In signing the petition, at least three local residents referred to the U.S. Constitution and its Second Amendment, part of the Bill of Rights. The amendment, in its entirety, states: “A well-regulated militia, being necessary to the security of a free state, the right of the people to keep and bear arms, shall not be infringed.”
“A well-regulated militia is not what we have now,” Garrison resident Marion Dugan asserted. “We have thousands of unnecessary deaths — many children.”
“Let’s have a well-organized militia taking care of guns rights here in Putnam, taking the reasonable approach spelled out in the NY SAFE Act!” Jonathan Kruk recommended.

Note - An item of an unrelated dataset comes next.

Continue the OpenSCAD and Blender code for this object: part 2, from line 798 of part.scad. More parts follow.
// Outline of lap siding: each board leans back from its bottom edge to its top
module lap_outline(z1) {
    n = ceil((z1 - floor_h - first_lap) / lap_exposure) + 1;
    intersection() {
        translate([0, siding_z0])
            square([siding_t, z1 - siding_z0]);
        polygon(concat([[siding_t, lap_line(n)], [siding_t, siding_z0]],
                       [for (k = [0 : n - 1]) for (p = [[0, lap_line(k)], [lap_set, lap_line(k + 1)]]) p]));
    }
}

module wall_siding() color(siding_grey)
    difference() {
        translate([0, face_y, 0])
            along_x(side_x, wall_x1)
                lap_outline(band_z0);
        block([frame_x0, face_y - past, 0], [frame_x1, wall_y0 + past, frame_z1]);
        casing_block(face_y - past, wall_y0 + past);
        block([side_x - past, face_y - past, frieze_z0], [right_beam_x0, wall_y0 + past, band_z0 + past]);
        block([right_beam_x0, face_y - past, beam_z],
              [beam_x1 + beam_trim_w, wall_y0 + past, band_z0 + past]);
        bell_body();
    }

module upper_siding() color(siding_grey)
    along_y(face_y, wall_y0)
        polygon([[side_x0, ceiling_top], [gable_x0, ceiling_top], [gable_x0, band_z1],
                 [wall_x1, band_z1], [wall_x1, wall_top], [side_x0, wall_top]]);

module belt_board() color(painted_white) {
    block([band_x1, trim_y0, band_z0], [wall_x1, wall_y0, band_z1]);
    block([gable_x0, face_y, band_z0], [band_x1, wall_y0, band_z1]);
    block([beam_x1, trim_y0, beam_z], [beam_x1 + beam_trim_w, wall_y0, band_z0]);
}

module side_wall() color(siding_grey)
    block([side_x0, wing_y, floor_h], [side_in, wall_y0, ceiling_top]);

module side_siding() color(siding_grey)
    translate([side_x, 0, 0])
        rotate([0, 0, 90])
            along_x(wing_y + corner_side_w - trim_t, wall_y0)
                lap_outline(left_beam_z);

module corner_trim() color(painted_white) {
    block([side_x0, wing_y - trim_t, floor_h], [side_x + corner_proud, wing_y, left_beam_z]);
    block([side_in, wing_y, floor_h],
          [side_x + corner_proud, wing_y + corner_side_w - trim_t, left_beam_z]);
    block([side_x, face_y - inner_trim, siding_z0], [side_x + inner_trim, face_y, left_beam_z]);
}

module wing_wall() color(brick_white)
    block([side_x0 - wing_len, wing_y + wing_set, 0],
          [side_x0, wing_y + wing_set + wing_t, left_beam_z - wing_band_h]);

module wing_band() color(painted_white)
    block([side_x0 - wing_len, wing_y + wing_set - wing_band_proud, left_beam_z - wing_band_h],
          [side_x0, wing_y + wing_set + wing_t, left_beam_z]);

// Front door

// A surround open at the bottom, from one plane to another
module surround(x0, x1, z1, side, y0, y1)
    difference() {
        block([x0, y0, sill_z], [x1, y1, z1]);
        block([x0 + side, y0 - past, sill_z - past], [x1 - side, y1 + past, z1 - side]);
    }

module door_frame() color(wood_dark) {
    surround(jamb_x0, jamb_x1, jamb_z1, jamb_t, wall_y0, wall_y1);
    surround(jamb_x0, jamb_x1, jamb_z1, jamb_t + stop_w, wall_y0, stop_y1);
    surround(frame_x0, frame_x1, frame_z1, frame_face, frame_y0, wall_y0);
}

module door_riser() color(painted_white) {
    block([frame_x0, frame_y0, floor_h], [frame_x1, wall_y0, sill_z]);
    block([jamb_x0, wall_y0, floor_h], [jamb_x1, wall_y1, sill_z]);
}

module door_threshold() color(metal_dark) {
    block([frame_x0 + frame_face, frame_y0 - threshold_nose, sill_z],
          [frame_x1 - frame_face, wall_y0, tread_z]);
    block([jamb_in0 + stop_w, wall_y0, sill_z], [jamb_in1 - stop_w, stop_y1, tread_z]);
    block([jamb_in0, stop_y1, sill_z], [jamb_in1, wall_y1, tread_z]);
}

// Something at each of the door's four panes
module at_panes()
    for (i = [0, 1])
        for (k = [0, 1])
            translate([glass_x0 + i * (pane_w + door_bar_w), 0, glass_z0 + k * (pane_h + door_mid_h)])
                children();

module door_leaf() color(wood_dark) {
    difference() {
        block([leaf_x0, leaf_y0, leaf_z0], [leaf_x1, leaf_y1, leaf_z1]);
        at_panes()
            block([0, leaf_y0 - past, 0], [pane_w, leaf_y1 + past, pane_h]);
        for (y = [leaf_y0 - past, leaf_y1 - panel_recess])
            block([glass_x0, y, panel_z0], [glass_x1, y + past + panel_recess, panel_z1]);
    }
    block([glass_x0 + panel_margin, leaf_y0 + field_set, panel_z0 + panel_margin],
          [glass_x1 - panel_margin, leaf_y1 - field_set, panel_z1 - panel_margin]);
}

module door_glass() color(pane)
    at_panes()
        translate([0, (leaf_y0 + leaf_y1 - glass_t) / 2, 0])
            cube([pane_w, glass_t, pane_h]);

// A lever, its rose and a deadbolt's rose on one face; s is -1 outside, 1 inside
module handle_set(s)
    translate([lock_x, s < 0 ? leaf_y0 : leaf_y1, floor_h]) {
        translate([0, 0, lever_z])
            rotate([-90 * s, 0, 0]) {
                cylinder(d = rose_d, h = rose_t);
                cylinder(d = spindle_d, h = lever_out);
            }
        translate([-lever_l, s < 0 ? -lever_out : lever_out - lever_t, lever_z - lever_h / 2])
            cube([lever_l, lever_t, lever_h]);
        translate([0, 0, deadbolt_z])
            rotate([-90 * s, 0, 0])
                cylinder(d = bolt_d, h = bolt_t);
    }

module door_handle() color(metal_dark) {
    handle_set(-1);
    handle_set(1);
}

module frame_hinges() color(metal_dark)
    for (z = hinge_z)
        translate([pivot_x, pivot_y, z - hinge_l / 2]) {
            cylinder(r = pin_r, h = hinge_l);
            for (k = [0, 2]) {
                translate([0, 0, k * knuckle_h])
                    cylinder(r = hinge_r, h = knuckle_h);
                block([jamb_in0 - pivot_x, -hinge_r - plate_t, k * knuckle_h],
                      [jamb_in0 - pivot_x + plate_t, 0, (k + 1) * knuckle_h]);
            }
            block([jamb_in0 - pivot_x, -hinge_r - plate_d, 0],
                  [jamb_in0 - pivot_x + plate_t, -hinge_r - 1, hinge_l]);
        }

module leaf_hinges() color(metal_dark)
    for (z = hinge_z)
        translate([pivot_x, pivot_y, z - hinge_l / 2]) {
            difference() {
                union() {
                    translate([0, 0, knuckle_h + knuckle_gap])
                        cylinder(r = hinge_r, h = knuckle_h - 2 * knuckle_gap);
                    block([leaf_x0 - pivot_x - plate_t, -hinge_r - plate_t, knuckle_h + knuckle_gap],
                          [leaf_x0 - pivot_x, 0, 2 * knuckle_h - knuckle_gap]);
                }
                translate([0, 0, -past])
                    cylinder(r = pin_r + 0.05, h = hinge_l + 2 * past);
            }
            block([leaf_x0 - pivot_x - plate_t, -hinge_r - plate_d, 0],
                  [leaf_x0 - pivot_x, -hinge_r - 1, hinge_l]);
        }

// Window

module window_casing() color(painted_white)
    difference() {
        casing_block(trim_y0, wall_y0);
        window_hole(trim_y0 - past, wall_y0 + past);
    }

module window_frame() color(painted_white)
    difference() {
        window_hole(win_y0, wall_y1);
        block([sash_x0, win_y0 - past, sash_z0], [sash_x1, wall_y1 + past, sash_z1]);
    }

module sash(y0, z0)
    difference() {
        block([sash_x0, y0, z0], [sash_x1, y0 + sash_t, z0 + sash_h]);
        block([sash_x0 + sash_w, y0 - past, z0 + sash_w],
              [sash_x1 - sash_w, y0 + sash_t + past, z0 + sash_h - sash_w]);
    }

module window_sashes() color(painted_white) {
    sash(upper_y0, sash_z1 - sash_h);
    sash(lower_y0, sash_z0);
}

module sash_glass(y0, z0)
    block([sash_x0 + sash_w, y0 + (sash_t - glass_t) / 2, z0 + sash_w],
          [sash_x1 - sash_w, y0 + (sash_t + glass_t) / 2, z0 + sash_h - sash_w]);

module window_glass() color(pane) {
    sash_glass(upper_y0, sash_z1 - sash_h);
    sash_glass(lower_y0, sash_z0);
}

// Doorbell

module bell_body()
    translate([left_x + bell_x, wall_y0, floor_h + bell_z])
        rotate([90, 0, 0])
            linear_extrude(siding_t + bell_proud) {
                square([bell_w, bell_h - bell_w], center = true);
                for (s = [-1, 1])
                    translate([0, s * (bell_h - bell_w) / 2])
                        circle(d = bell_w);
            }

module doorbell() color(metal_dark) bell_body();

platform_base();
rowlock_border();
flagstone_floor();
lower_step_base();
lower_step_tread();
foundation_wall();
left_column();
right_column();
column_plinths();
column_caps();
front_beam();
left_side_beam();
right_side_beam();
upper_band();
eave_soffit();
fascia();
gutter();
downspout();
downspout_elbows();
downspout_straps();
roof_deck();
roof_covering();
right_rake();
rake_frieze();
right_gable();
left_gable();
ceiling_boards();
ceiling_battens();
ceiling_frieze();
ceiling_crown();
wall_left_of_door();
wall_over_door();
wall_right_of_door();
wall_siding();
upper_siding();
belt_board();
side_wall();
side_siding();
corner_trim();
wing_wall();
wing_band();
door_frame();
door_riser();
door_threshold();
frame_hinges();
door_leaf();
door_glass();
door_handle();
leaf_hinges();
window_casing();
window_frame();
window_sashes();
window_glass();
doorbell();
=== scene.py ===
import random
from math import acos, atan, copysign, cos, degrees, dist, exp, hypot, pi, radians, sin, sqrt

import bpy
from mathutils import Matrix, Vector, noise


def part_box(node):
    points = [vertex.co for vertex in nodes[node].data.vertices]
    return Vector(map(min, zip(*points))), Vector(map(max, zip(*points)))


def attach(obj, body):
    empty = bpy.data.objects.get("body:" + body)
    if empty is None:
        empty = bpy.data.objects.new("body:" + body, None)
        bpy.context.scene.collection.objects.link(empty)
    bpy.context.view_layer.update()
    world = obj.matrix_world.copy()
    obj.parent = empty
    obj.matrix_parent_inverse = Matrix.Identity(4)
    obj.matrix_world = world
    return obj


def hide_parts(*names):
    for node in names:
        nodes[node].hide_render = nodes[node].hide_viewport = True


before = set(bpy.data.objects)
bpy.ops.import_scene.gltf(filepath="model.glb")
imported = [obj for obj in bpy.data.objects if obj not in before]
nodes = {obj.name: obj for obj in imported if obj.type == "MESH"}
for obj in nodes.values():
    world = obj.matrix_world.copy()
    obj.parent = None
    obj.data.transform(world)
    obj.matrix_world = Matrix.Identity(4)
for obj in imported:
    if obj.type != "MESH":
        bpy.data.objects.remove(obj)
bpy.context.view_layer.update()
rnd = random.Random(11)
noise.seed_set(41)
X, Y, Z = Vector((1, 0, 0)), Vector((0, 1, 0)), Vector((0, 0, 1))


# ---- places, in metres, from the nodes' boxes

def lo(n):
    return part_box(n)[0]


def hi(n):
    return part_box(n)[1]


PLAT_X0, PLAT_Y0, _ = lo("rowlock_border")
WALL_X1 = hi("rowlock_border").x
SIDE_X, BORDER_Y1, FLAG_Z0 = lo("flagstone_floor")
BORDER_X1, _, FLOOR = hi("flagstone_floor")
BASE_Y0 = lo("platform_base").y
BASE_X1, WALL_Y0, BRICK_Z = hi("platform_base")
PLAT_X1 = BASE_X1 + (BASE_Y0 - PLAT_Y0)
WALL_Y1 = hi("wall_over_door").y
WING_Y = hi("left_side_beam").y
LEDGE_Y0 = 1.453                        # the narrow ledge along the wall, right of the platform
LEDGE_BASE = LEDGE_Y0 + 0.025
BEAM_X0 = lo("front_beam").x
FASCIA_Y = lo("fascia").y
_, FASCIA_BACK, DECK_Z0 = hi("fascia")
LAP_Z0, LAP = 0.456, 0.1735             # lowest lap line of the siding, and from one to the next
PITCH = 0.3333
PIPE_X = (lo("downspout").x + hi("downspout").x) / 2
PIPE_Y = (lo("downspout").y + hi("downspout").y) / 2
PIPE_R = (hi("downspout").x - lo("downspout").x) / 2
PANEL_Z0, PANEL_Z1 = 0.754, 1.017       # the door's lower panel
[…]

“All I hear from you gun people is your 2nd Amendment rights,” said Merante, who not only cited the Constitution but quoted from the Declaration of Independence. “How about my rights of ‘life, liberty and the pursuit of happiness?’ Your rights do not supersede my grandchildren’s rights to safe streets and schools. Wake up and realize who you are representing.”
“It is unconscionable not to do everything humanly possible to protect our children and all innocent citizens from gun violence,” said Bryan Hickey, of Garrison. “There is no jeopardy here to Constitutional rights, and any pretense to that effect is both shallow and utterly disingenuous. The NRA is not concerned about the Bill of Rights; their true concern is for the ‘bill of sale!’ For the good of the community, please reconsider,” he urged the legislators.
Like Hickey, Robert Polastre of Cold Spring mentioned the National Rifle Association, or NRA. “This is the right thing to do,” Polastre said of the state law. “Our reps need to stop being bullied by the NRA and act sensibly.”
NRA President David Keene addressed a Feb. 28 rally that drew some 5,000 gun-rights advocates to the state Capitol building in Albany to protest the NY SAFE law. According to local news accounts, he claimed the law violates Constitutional rights and promised that the NRA would work to defeat elected officials who back it.